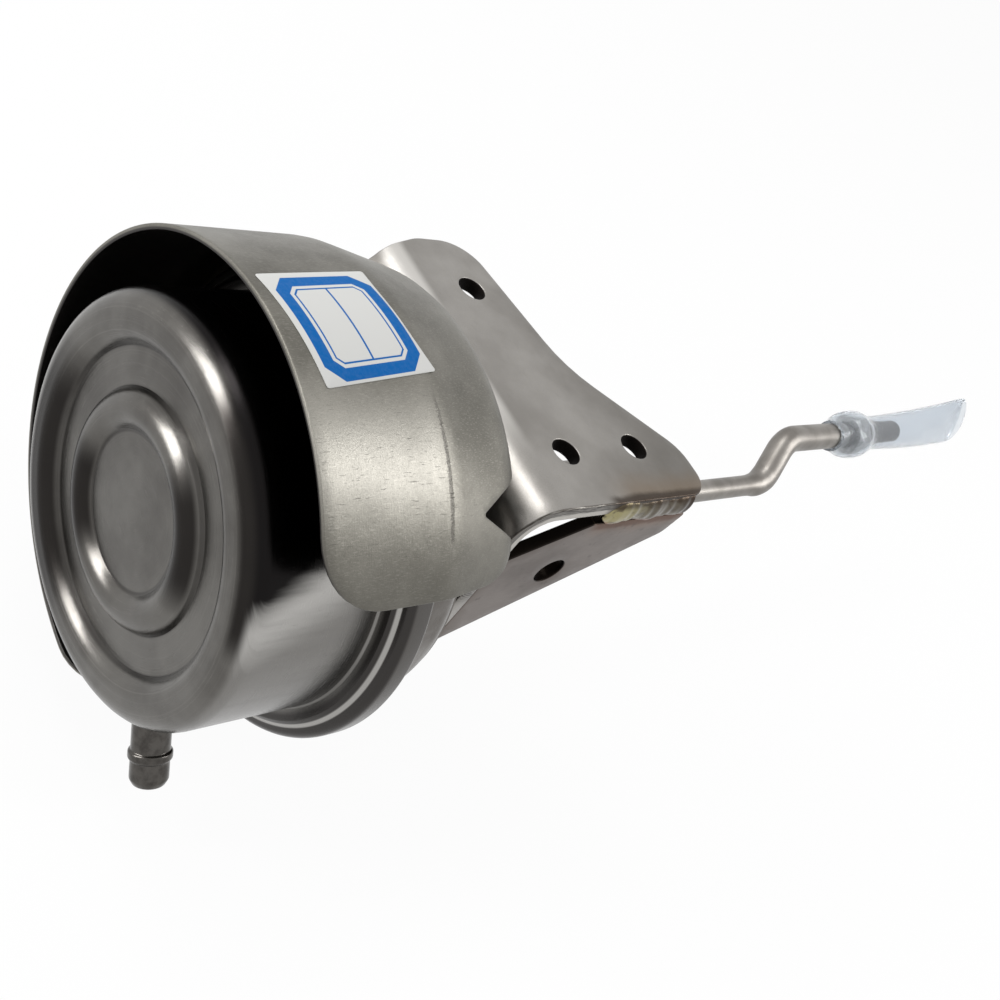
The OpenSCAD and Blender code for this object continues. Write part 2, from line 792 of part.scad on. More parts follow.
module rod() {
    r = rod_d / 2;
    re = rod_end_d / 2;
    place() color("gray") union() {
        rod_piece(head_x, washer_x, r + 1.8);
        rod_piece(washer_x, crown_x, r - 0.5);
        rod_piece(crown_x, crown_x + 2, r + 1.8);
        rod_piece(crown_x + 2, dip_x + seam_lap, r);
        bend_plane() {
            translate([dip_x, 0, 0]) rotate([0, 90, 0]) s_bend(rod_dip, r);
            translate([0, 0, -rod_dip]) {
                rod_piece(mid_x - seam_lap, rise_x - 4 + seam_lap, r);
                axial(rise_x - 4) cylinder(r1 = r - seam_step, r2 = re - seam_step, h = 3.7);
                rod_piece(rise_x - 0.5, rise_x + seam_lap, re);
            }
            translate([rise_x, 0, -rod_dip]) rotate([0, 90, 0]) rotate([0, 0, 180])
                s_bend(rod_rise, re);
        }
        rod_line() {
            rod_piece(end_x - seam_lap, thread_x, re);
            rod_piece(thread_x, tip_x - 0.8, thread_d / 2);
            axial(tip_x - 0.8) cylinder(r1 = thread_d / 2, r2 = thread_d / 2 - 0.8, h = 0.8);
        }
    }
}

nut_x = thread_x + nut_place;

module jam_nut() {
    place() color("silver") rod_line() hex_nut(nut_x, nut_af, nut_t, thread_d / 2 + fit);
}

// Sleeve: one wall swept through oval rings, from a wide round mouth over the nut, through a
// narrower round part, to a squashed and sealed free end with round corners. Each ring is
// [place, half thickness, half width, lift]; g is the wall, or 0 for the hollow inside.
function sleeve_rings(g) =
    let (mouth = nut_af / 2 / cos(30) + nut_gap + g,
         x1 = nut_x + nut_t + nut_gap,
         x3 = x1 + sleeve_round,
         r = sleeve_r + g,
         a = tip_t / 2 - sleeve_wall + g,
         b = tip_w / 2 - sleeve_wall + g,
         run = sleeve_flat - (g > 0 ? tip_corner : tip_seal))
    concat(
        [[nut_x - sleeve_lap, mouth, mouth, 0],
         [x1, mouth, mouth, 0],
         [x1 + mouth - r, r, r, 0],
         [x3, r, r, 0]],
        [for (k = [1:5])
            let (s = k / 5, e = s * s * (3 - 2 * s))
            [x3 + run * s, r + (a - r) * e, r + (b - r) * e, tip_lift * e]],
        g > 0 ? [for (q = [30:30:90])
            [x3 + run + tip_corner * sin(q),
             a * (0.7 + 0.3 * cos(q)),
             b - tip_corner * (1 - cos(q)),
             tip_lift]] : []);

module thread_sleeve() {
    n = 32;
    outer = sleeve_rings(sleeve_wall);
    inner = sleeve_rings(0);
    last = (len(outer) - 1) * n;
    first = len(outer) * n;
    end = (len(outer) + len(inner) - 1) * n;
    points = [for (ring = concat(outer, inner)) for (j = [0:n - 1])
        let (u = ring[1] * cos(360 * j / n), v = ring[2] * sin(360 * j / n))
        [ring[0],
         u * sin(tip_turn) + v * cos(tip_turn),
         ring[3] - u * cos(tip_turn) + v * sin(tip_turn)]];
    faces = concat(
        [for (i = [0:n:last - n]) for (j = [0:n - 1])
            let (a = i + j, b = i + (j + 1) % n)
            each [[a, a + n, b + n], [a, b + n, b]]],
        [for (i = [first:n:end - n]) for (j = [0:n - 1])
            let (a = i + j, b = i + (j + 1) % n)
            each [[a, b + n, a + n], [a, b, b + n]]],
        [for (j = [0:n - 1])
            let (a = j, b = (j + 1) % n)
            each [[a, b, first + b], [a, first + b, first + a]]],
        [[for (j = [0:n - 1]) last + n - 1 - j]],
        [[for (j = [0:n - 1]) end + j]]);
    place() color("lightblue", 0.5) rod_line() polyhedron(points = points, faces = faces);
}

end_cup();
hose_nipple();
rear_housing();
diaphragm();
piston_plate();
retainer_washer();
return_spring();
spring_seat();
guide_bush();
mounting_studs();
stud_washers();
stud_nuts();
heat_shield();
label();
bracket();
gusset();
weld_beads();
rod();
jam_nut();
thread_sleeve();
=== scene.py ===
import bpy
import numpy as np
from mathutils import Matrix, Vector
from mathutils.geometry import delaunay_2d_cdt


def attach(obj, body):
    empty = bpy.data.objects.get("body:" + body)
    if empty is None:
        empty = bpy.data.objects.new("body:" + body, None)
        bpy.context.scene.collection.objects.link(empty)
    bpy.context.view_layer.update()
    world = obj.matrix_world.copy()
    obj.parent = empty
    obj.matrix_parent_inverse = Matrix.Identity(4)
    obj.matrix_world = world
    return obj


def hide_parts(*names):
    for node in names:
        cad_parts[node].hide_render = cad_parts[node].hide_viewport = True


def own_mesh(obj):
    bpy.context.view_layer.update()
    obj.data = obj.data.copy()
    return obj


# A turbo's pressure actuator. Lengths are millimetres: x counts from the flat ring on the can's face,
# y and z from the can's axis. Materials read places in millimetres from the frame's origin.
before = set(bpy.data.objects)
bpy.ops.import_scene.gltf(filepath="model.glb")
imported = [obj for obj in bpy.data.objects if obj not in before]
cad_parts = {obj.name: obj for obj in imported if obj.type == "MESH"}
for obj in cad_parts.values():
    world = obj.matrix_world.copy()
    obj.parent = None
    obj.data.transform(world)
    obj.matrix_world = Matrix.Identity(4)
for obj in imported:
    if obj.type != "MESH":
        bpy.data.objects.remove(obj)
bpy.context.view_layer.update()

# End cup: the can's front shell, drawn from steel sheet with a raised disc and two ridges pressed into
# its face. Its rim steps out and is rolled back behind the rear shell's flange, which makes the seam.
MM = 0.001

# The can's axis in the frame: x of the face's flat ring, then y and z of the axis itself
AXIS = np.array([-72.2, 16.8, -30.0])


class Sock:
    """A shader socket that takes part in formulas: a + b, a * 2, max and so on add Math nodes."""

    def __init__(self, mat, out):
        self.mat, self.out = mat, out

    def math(self, op, *others):
        return self.mat.math(op, self, *others)

    def __add__(self, o):
        return self.math("ADD", o)

    __radd__ = __add__

    def __sub__(self, o):
        return self.math("SUBTRACT", o)

    def __rsub__(self, o):
        return self.mat.math("SUBTRACT", o, self)

    def __mul__(self, o):
        return self.math("MULTIPLY", o)

    __rmul__ = __mul__

    def __truediv__(self, o):
        return self.math("DIVIDE", o)

    def __pow__(self, o):
        return self.math("POWER", o)

    def abs(self):
        return self.math("ABSOLUTE")

    def max(self, o):
        return self.math("MAXIMUM", o)

    def min(self, o):
        return self.math("MINIMUM", o)

    def step(self, low, high):
        """0 below low, 1 above high, smooth between."""
        n = self.mat.node("ShaderNodeMapRange", interpolation_type="SMOOTHSTEP")
        self.mat.put(n.inputs["Value"], self)
        n.inputs["From Min"].default_value = low
        n.inputs["From Max"].default_value = high
        return Sock(self.mat, n.outputs["Result"])


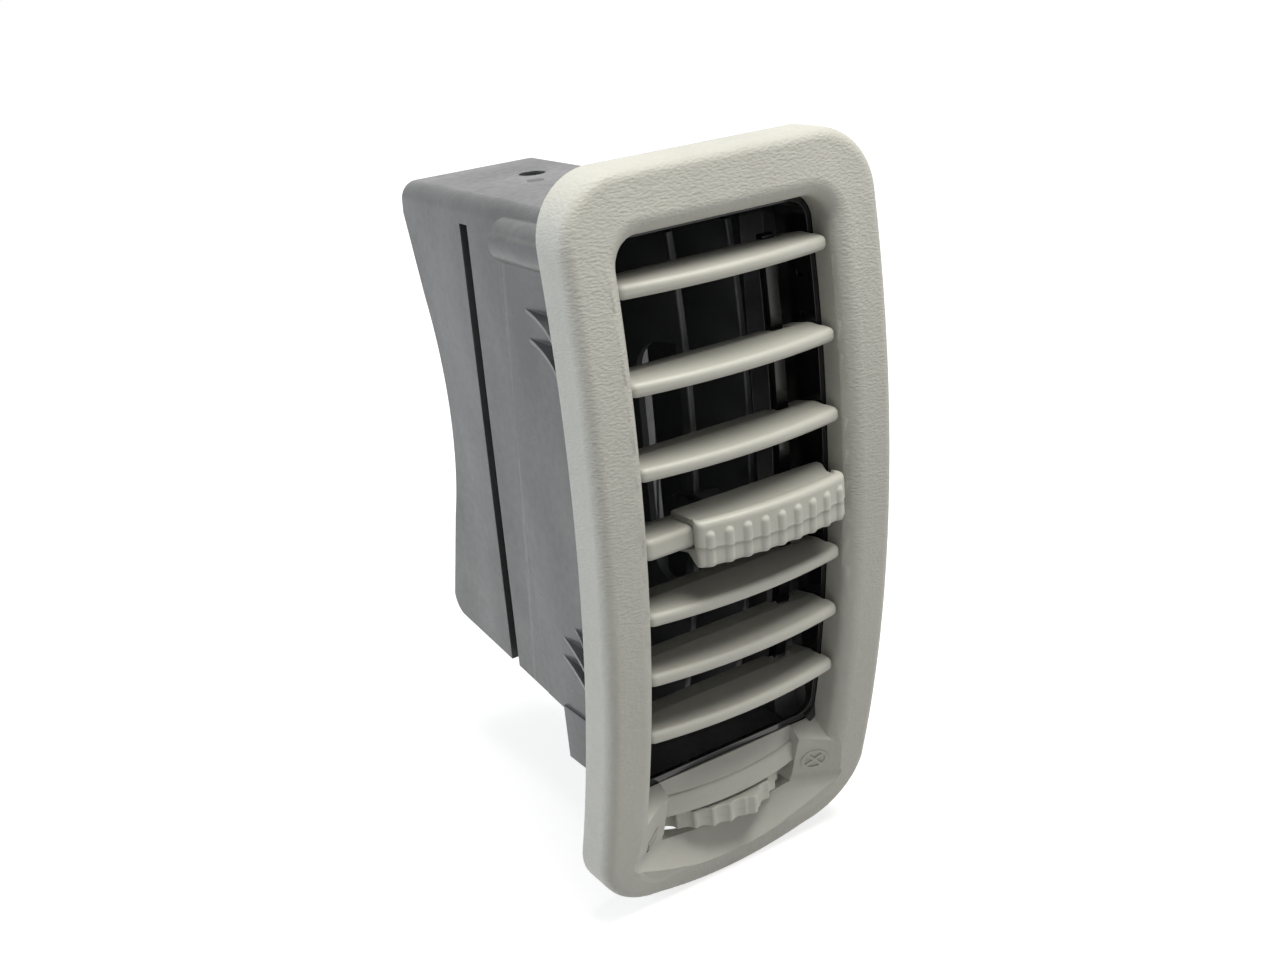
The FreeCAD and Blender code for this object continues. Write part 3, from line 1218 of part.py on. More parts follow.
***
* _Short exercise_
Please restate the whole listing word for word.

* _Full response_
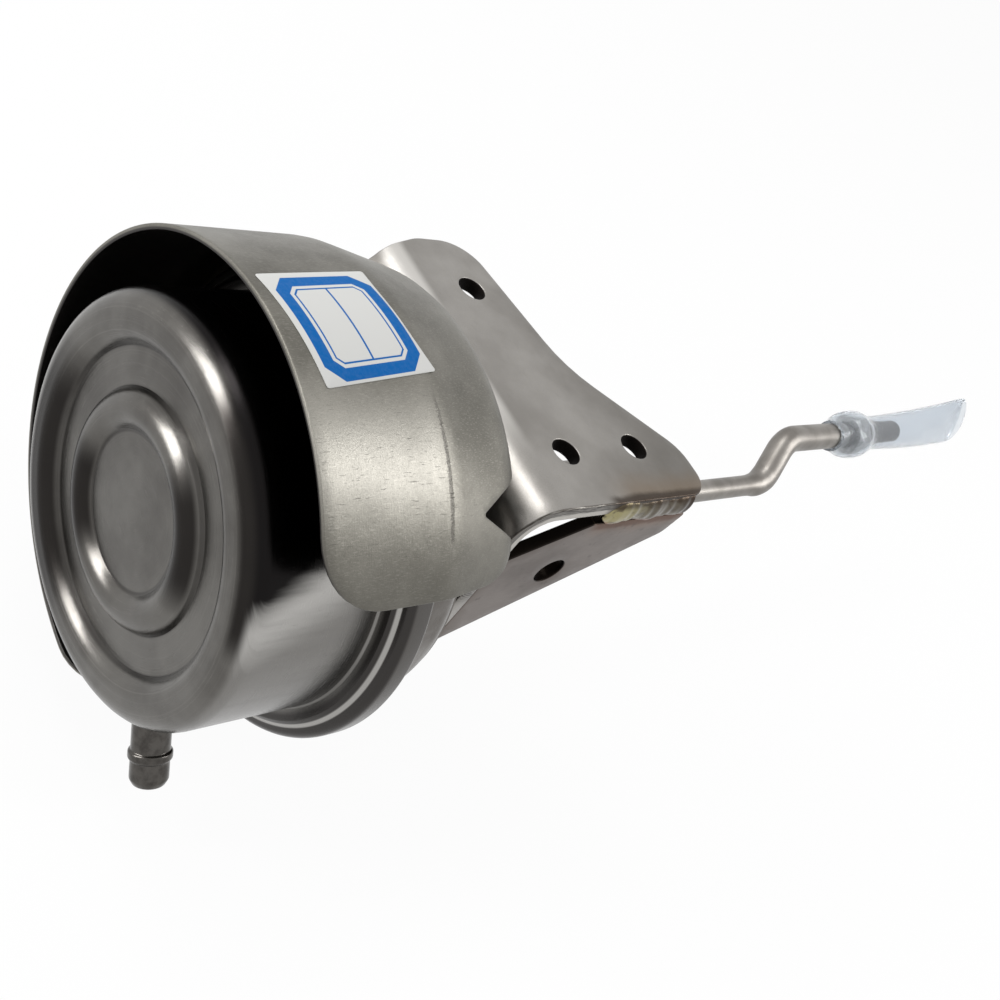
The OpenSCAD and Blender code for this object continues. Write part 2, from line 792 of part.scad on. More parts follow.
module rod() {
    r = rod_d / 2;
    re = rod_end_d / 2;
    place() color("gray") union() {
        rod_piece(head_x, washer_x, r + 1.8);
        rod_piece(washer_x, crown_x, r - 0.5);
        rod_piece(crown_x, crown_x + 2, r + 1.8);
        rod_piece(crown_x + 2, dip_x + seam_lap, r);
        bend_plane() {
            translate([dip_x, 0, 0]) rotate([0, 90, 0]) s_bend(rod_dip, r);
            translate([0, 0, -rod_dip]) {
                rod_piece(mid_x - seam_lap, rise_x - 4 + seam_lap, r);
                axial(rise_x - 4) cylinder(r1 = r - seam_step, r2 = re - seam_step, h = 3.7);
                rod_piece(rise_x - 0.5, rise_x + seam_lap, re);
            }
            translate([rise_x, 0, -rod_dip]) rotate([0, 90, 0]) rotate([0, 0, 180])
                s_bend(rod_rise, re);
        }
        rod_line() {
            rod_piece(end_x - seam_lap, thread_x, re);
            rod_piece(thread_x, tip_x - 0.8, thread_d / 2);
            axial(tip_x - 0.8) cylinder(r1 = thread_d / 2, r2 = thread_d / 2 - 0.8, h = 0.8);
        }
    }
}

nut_x = thread_x + nut_place;

module jam_nut() {
    place() color("silver") rod_line() hex_nut(nut_x, nut_af, nut_t, thread_d / 2 + fit);
}

// Sleeve: one wall swept through oval rings, from a wide round mouth over the nut, through a
// narrower round part, to a squashed and sealed free end with round corners. Each ring is
// [place, half thickness, half width, lift]; g is the wall, or 0 for the hollow inside.
function sleeve_rings(g) =
    let (mouth = nut_af / 2 / cos(30) + nut_gap + g,
         x1 = nut_x + nut_t + nut_gap,
         x3 = x1 + sleeve_round,
         r = sleeve_r + g,
         a = tip_t / 2 - sleeve_wall + g,
         b = tip_w / 2 - sleeve_wall + g,
         run = sleeve_flat - (g > 0 ? tip_corner : tip_seal))
    concat(
        [[nut_x - sleeve_lap, mouth, mouth, 0],
         [x1, mouth, mouth, 0],
         [x1 + mouth - r, r, r, 0],
         [x3, r, r, 0]],
        [for (k = [1:5])
            let (s = k / 5, e = s * s * (3 - 2 * s))
            [x3 + run * s, r + (a - r) * e, r + (b - r) * e, tip_lift * e]],
        g > 0 ? [for (q = [30:30:90])
            [x3 + run + tip_corner * sin(q),
             a * (0.7 + 0.3 * cos(q)),
             b - tip_corner * (1 - cos(q)),
             tip_lift]] : []);

module thread_sleeve() {
    n = 32;
    outer = sleeve_rings(sleeve_wall);
    inner = sleeve_rings(0);
    last = (len(outer) - 1) * n;
    first = len(outer) * n;
    end = (len(outer) + len(inner) - 1) * n;
    points = [for (ring = concat(outer, inner)) for (j = [0:n - 1])
        let (u = ring[1] * cos(360 * j / n), v = ring[2] * sin(360 * j / n))
        [ring[0],
         u * sin(tip_turn) + v * cos(tip_turn),
         ring[3] - u * cos(tip_turn) + v * sin(tip_turn)]];
    faces = concat(
        [for (i = [0:n:last - n]) for (j = [0:n - 1])
            let (a = i + j, b = i + (j + 1) % n)
            each [[a, a + n, b + n], [a, b + n, b]]],
        [for (i = [first:n:end - n]) for (j = [0:n - 1])
            let (a = i + j, b = i + (j + 1) % n)
            each [[a, b + n, a + n], [a, b, b + n]]],
        [for (j = [0:n - 1])
            let (a = j, b = (j + 1) % n)
            each [[a, b, first + b], [a, first + b, first + a]]],
        [[for (j = [0:n - 1]) last + n - 1 - j]],
        [[for (j = [0:n - 1]) end + j]]);
    place() color("lightblue", 0.5) rod_line() polyhedron(points = points, faces = faces);
}

end_cup();
hose_nipple();
rear_housing();
diaphragm();
piston_plate();
retainer_washer();
return_spring();
spring_seat();
guide_bush();
mounting_studs();
stud_washers();
stud_nuts();
heat_shield();
label();
bracket();
gusset();
weld_beads();
rod();
jam_nut();
thread_sleeve();
=== scene.py ===
import bpy
import numpy as np
from mathutils import Matrix, Vector
from mathutils.geometry import delaunay_2d_cdt


def attach(obj, body):
    empty = bpy.data.objects.get("body:" + body)
    if empty is None:
        empty = bpy.data.objects.new("body:" + body, None)
        bpy.context.scene.collection.objects.link(empty)
    bpy.context.view_layer.update()
    world = obj.matrix_world.copy()
    obj.parent = empty
    obj.matrix_parent_inverse = Matrix.Identity(4)
    obj.matrix_world = world
    return obj


def hide_parts(*names):
    for node in names:
        cad_parts[node].hide_render = cad_parts[node].hide_viewport = True


def own_mesh(obj):
    bpy.context.view_layer.update()
    obj.data = obj.data.copy()
    return obj


# A turbo's pressure actuator. Lengths are millimetres: x counts from the flat ring on the can's face,
# y and z from the can's axis. Materials read places in millimetres from the frame's origin.
before = set(bpy.data.objects)
bpy.ops.import_scene.gltf(filepath="model.glb")
imported = [obj for obj in bpy.data.objects if obj not in before]
cad_parts = {obj.name: obj for obj in imported if obj.type == "MESH"}
for obj in cad_parts.values():
    world = obj.matrix_world.copy()
    obj.parent = None
    obj.data.transform(world)
    obj.matrix_world = Matrix.Identity(4)
for obj in imported:
    if obj.type != "MESH":
        bpy.data.objects.remove(obj)
bpy.context.view_layer.update()

# End cup: the can's front shell, drawn from steel sheet with a raised disc and two ridges pressed into
# its face. Its rim steps out and is rolled back behind the rear shell's flange, which makes the seam.
MM = 0.001

# The can's axis in the frame: x of the face's flat ring, then y and z of the axis itself
AXIS = np.array([-72.2, 16.8, -30.0])


class Sock:
    """A shader socket that takes part in formulas: a + b, a * 2, max and so on add Math nodes."""

    def __init__(self, mat, out):
        self.mat, self.out = mat, out

    def math(self, op, *others):
        return self.mat.math(op, self, *others)

    def __add__(self, o):
        return self.math("ADD", o)

    __radd__ = __add__

    def __sub__(self, o):
        return self.math("SUBTRACT", o)

    def __rsub__(self, o):
        return self.mat.math("SUBTRACT", o, self)

    def __mul__(self, o):
        return self.math("MULTIPLY", o)

    __rmul__ = __mul__

    def __truediv__(self, o):
        return self.math("DIVIDE", o)

    def __pow__(self, o):
        return self.math("POWER", o)

    def abs(self):
        return self.math("ABSOLUTE")

    def max(self, o):
        return self.math("MAXIMUM", o)

    def min(self, o):
        return self.math("MINIMUM", o)

    def step(self, low, high):
        """0 below low, 1 above high, smooth between."""
        n = self.mat.node("ShaderNodeMapRange", interpolation_type="SMOOTHSTEP")
        self.mat.put(n.inputs["Value"], self)
        n.inputs["From Min"].default_value = low
        n.inputs["From Max"].default_value = high
        return Sock(self.mat, n.outputs["Result"])


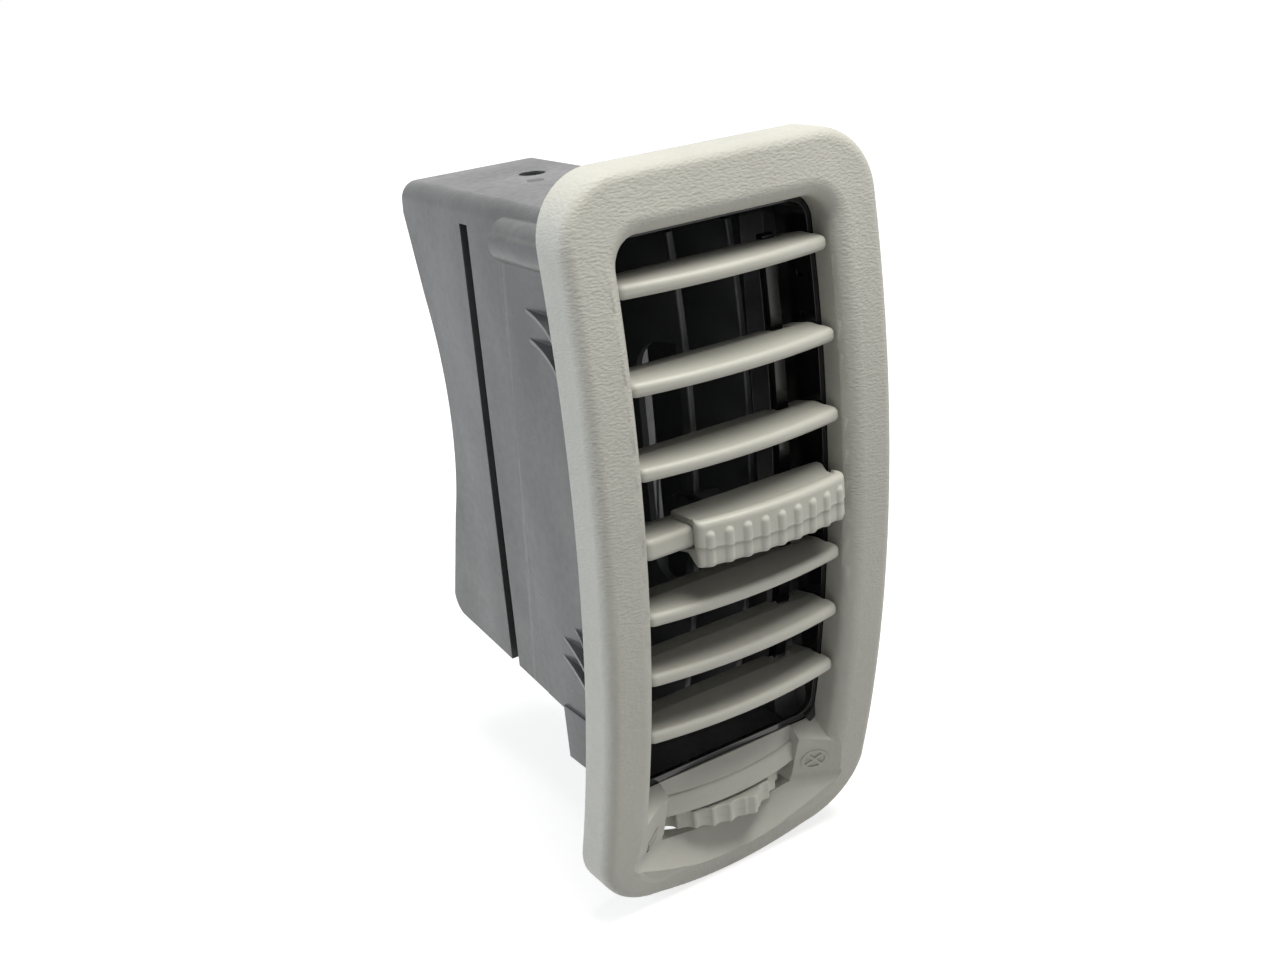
The FreeCAD and Blender code for this object continues. Write part 3, from line 1218 of part.py on. More parts follow.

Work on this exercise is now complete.